One of Singapore’s most prolific and versatile thespians, Tan Kheng Hua has been involved in Singapore television, stage and film productions since 1985, and has cut her teeth in many genres — musical-theatre, drama, comedy, theatre and dance. This time, she takes her creative energies up a notch as the Festival Director of the SIN-PEN Colony, a cross-Straits pop-up festival celebrating the shared heritage of Singapore and Penang.

By Goh Hwee Leng

 

To many in Singapore, Tan Kheng Hua is probably best known for her portrayal of the stylish Margaret Phua in the popular Singapore television sitcom Phua Chu Kang Pte Ltd.
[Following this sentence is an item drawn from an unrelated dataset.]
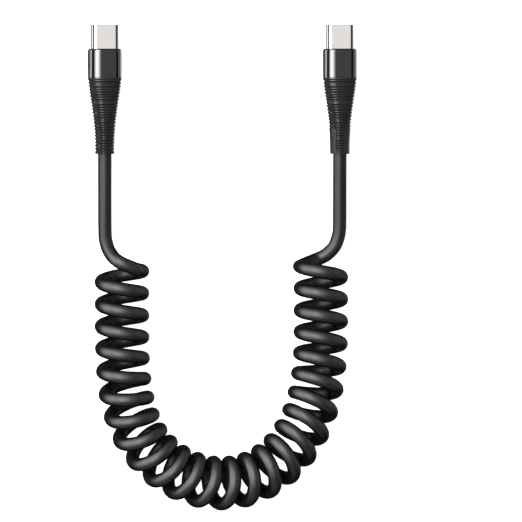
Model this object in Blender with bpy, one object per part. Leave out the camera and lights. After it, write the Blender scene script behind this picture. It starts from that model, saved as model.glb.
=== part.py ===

To those who have followed her illustrious acting career, the 51-year-old is a multi-faceted artiste who has been seen in nearly every genre of the performing arts — films (both drama and comedy), stage plays, musicals, and of course, television.

 

It’s hard to imagine that Tan’s foray into acting happened quite by chance. As an undergraduate at the Indiana University in the US, she opted for an early morning acting course as an elective only to free herself for the rest of
the day.

“I had a nurturing and very good graduate student as a teacher, and the classes were held in a most beautiful old cottage, in the middle of nowhere in a forested part of the University. Inside that cottage, we were exploring emotions, working through all sorts of stories, allowing different parts of ourselves to come through, parts you never knew were there…I was hooked.”

 

“I have toured Japan for Beauty World. Perth for Lao Jiu. Filmed in South Africa and Malaysia. Been to Egypt for Descendants of the Eunuch Admiral. Kyoto for Butoh training. And Penang, of course, for the SIN-PEN Colony festival held during the George Town Festival (GTF). I am not sure I have helped. I hope I have, of course, in some small way, just by continuing to do the best work I can, and being Singaporean.”


The Accidental Actress

Like many actors in Singapore who have had corporate careers before becoming professional artistes, Tan worked in marketing, public relations and publications in the retail industry for several years and, in her own words, “loved it!” She reflects: “If I didn’t chance upon acting, I think I would have been very happy in that career for a long, long time.”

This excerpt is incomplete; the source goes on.